**DIRECTION**
Find the lines holding the word "that" and collect them.

**RAW RECORDS**
━━━━━━━━
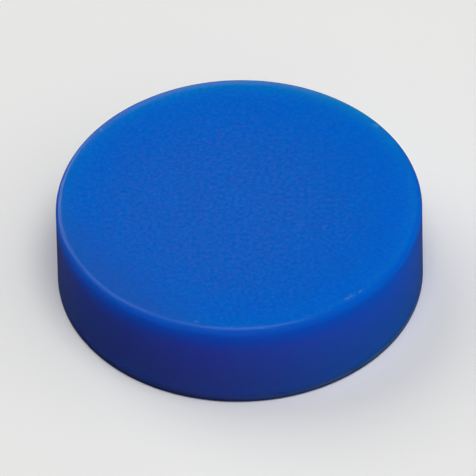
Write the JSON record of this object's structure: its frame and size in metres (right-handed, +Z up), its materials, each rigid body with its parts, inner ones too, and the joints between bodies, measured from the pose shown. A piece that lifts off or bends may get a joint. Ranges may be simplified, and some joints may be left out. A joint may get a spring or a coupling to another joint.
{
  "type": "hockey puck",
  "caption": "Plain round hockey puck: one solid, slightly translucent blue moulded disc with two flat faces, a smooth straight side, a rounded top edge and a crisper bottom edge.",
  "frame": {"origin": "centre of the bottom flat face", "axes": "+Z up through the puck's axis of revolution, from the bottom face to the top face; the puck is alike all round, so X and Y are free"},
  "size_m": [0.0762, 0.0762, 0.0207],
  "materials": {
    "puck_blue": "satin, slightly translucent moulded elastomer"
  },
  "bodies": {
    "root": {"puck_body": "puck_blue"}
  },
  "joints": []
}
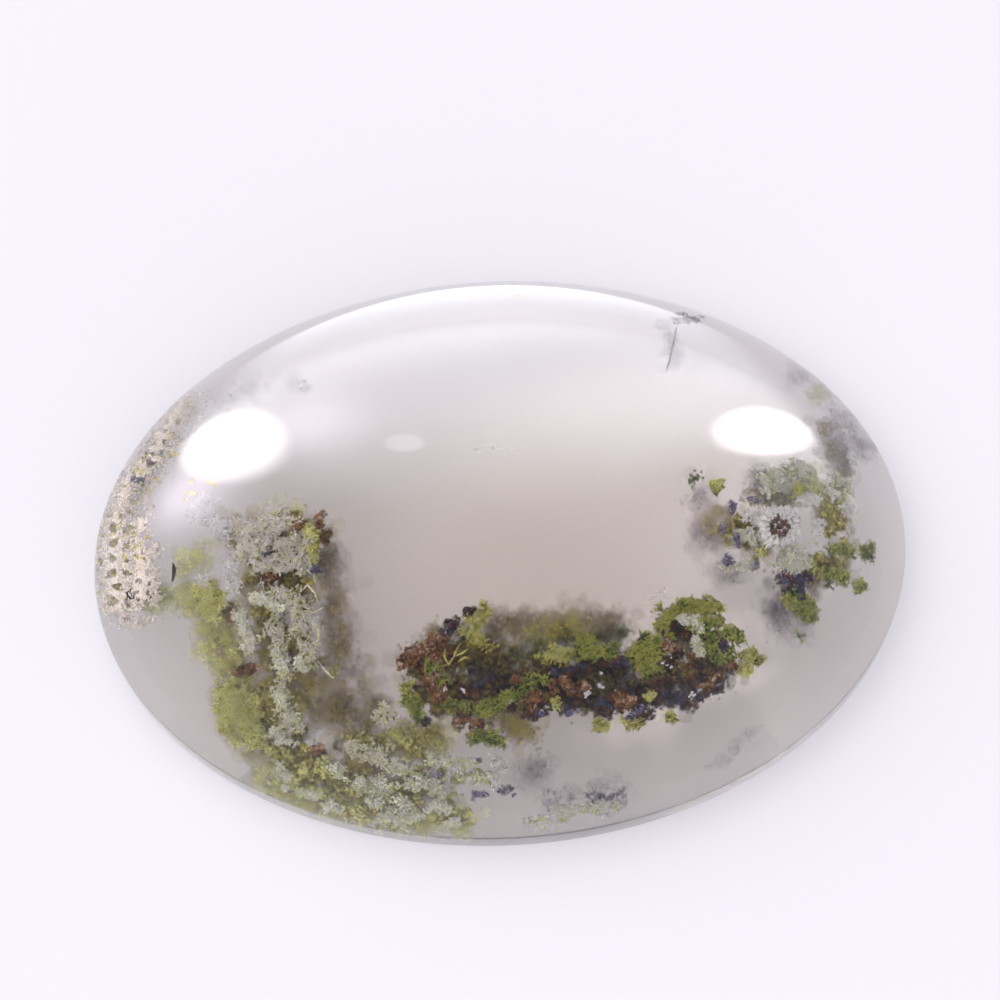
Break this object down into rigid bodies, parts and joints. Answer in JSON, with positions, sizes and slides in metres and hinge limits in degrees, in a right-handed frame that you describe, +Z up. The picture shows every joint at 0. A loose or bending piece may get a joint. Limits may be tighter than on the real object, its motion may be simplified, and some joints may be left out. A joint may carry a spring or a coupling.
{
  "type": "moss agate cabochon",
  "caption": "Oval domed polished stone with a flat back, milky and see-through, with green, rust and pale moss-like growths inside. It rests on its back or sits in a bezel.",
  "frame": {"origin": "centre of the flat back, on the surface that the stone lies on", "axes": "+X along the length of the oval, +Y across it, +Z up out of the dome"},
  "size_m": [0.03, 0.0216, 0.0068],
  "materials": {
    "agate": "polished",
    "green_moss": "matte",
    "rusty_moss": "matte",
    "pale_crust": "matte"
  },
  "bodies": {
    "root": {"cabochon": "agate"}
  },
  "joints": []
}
━━━━━━━━
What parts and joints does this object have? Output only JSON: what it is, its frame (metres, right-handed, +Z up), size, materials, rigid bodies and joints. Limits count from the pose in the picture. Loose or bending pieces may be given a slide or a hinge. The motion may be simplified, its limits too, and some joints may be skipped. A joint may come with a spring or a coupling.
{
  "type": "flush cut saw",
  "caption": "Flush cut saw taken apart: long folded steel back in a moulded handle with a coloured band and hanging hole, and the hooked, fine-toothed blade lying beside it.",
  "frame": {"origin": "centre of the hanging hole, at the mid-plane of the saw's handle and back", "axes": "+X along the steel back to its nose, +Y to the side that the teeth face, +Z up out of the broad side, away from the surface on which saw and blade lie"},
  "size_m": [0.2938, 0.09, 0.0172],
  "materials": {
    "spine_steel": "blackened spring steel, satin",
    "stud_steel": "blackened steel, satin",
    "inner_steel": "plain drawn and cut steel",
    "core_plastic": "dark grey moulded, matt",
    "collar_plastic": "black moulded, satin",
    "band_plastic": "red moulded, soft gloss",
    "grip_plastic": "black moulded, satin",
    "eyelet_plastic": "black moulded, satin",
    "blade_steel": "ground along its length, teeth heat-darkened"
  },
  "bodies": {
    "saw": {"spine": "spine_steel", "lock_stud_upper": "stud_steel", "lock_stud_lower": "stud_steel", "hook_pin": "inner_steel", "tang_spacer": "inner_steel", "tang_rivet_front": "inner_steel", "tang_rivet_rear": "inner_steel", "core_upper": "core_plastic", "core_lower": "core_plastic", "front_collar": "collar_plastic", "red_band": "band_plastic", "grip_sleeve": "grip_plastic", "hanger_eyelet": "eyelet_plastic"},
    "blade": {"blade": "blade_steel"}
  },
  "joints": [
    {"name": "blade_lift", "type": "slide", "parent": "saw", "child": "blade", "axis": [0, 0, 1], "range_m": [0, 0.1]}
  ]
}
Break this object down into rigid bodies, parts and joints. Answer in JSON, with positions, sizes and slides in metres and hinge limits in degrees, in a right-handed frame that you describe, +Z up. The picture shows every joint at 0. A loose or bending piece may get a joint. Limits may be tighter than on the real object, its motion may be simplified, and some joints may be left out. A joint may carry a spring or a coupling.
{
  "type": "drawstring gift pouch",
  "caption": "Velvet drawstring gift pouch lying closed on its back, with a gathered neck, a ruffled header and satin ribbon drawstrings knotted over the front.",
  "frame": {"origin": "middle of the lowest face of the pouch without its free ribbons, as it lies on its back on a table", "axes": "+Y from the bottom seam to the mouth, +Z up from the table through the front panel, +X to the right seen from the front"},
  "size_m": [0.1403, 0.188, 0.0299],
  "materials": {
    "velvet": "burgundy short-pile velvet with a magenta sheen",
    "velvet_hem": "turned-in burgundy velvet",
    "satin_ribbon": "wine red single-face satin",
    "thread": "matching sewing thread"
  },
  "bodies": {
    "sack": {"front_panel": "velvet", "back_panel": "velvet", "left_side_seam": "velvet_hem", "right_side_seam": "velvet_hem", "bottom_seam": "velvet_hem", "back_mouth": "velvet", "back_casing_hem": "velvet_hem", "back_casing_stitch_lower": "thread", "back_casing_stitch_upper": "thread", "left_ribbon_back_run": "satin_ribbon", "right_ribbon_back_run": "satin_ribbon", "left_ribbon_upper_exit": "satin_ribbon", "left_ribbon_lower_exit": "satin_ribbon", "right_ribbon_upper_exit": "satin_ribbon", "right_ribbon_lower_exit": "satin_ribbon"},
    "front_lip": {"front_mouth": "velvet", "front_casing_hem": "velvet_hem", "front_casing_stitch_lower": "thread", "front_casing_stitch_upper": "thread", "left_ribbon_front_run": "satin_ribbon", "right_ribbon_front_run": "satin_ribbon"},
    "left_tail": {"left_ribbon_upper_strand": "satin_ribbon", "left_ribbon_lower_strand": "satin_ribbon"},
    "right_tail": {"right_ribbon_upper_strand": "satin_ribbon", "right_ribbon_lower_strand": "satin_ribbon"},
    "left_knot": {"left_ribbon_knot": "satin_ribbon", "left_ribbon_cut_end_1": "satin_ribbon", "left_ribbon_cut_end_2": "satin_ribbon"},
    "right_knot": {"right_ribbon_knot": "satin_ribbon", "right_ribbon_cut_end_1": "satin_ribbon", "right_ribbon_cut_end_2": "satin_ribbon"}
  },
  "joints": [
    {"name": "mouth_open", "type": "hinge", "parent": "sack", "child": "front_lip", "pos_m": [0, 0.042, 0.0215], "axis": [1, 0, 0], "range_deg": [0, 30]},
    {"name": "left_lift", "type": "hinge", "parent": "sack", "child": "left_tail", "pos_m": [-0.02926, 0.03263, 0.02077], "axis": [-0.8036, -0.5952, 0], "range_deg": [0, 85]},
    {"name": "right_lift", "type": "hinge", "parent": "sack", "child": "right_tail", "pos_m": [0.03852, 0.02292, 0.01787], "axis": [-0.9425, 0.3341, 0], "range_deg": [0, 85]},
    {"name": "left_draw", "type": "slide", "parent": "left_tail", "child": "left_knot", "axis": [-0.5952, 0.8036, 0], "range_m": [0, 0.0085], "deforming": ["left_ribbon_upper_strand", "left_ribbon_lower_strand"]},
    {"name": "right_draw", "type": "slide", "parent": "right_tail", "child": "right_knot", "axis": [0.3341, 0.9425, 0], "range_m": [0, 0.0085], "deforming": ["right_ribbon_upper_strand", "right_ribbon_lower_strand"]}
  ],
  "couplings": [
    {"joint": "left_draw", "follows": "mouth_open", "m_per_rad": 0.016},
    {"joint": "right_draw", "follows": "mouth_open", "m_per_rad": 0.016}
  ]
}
━━━━━━━━
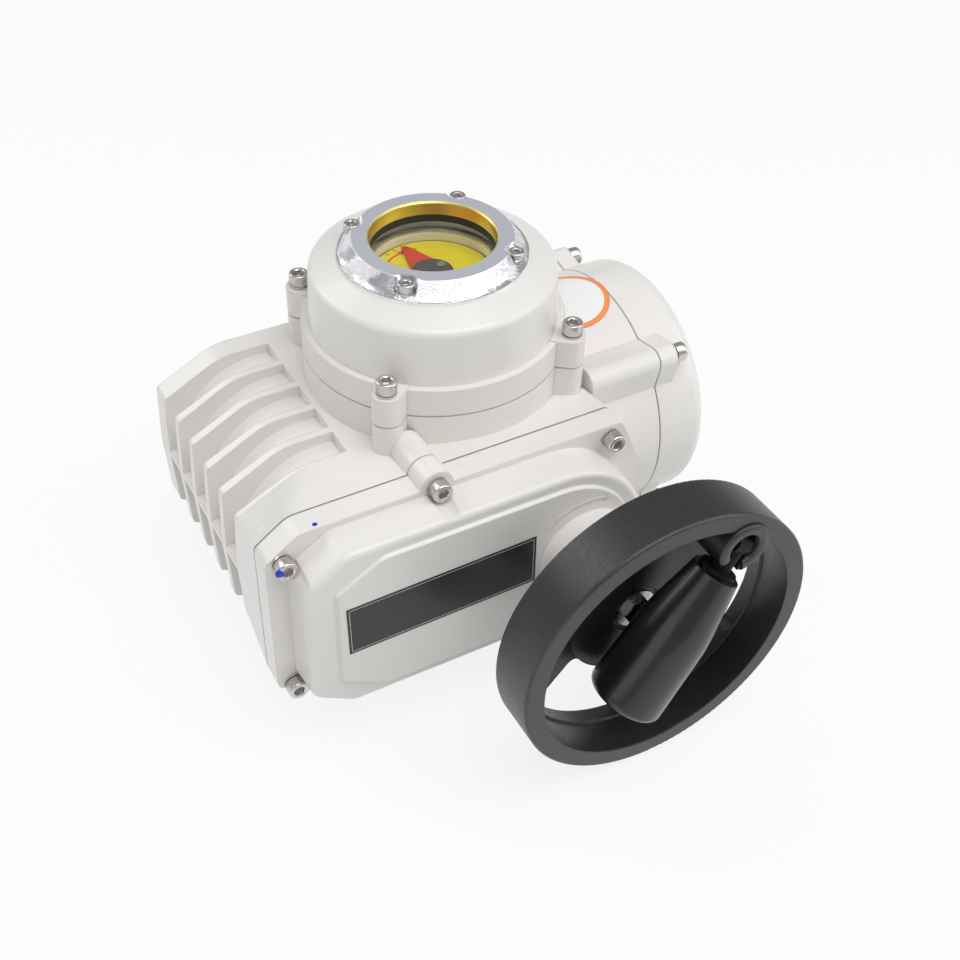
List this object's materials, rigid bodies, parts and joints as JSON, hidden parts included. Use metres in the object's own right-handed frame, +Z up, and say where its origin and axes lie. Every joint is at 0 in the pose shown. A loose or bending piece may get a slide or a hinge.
━━━━━━━━
**EXERCISE RESULT**
Write the JSON record of this object's structure: its frame and size in metres (right-handed, +Z up), its materials, each rigid body with its parts, inner ones too, and the joints between bodies, measured from the pose shown. A piece that lifts off or bends may get a joint. Ranges may be simplified, and some joints may be left out. A joint may get a spring or a coupling to another joint.
Break this object down into rigid bodies, parts and joints. Answer in JSON, with positions, sizes and slides in metres and hinge limits in degrees, in a right-handed frame that you describe, +Z up. The picture shows every joint at 0. A loose or bending piece may get a joint. Limits may be tighter than on the real object, its motion may be simplified, and some joints may be left out. A joint may carry a spring or a coupling.
  "frame": {"origin": "centre of the flat back, on the surface that the stone lies on", "axes": "+X along the length of the oval, +Y across it, +Z up out of the dome"},
  "frame": {"origin": "centre of the hanging hole, at the mid-plane of the saw's handle and back", "axes": "+X along the steel back to its nose, +Y to the side that the teeth face, +Z up out of the broad side, away from the surface on which saw and blade lie"},
Break this object down into rigid bodies, parts and joints. Answer in JSON, with positions, sizes and slides in metres and hinge limits in degrees, in a right-handed frame that you describe, +Z up. The picture shows every joint at 0. A loose or bending piece may get a joint. Limits may be tighter than on the real object, its motion may be simplified, and some joints may be left out. A joint may carry a spring or a coupling.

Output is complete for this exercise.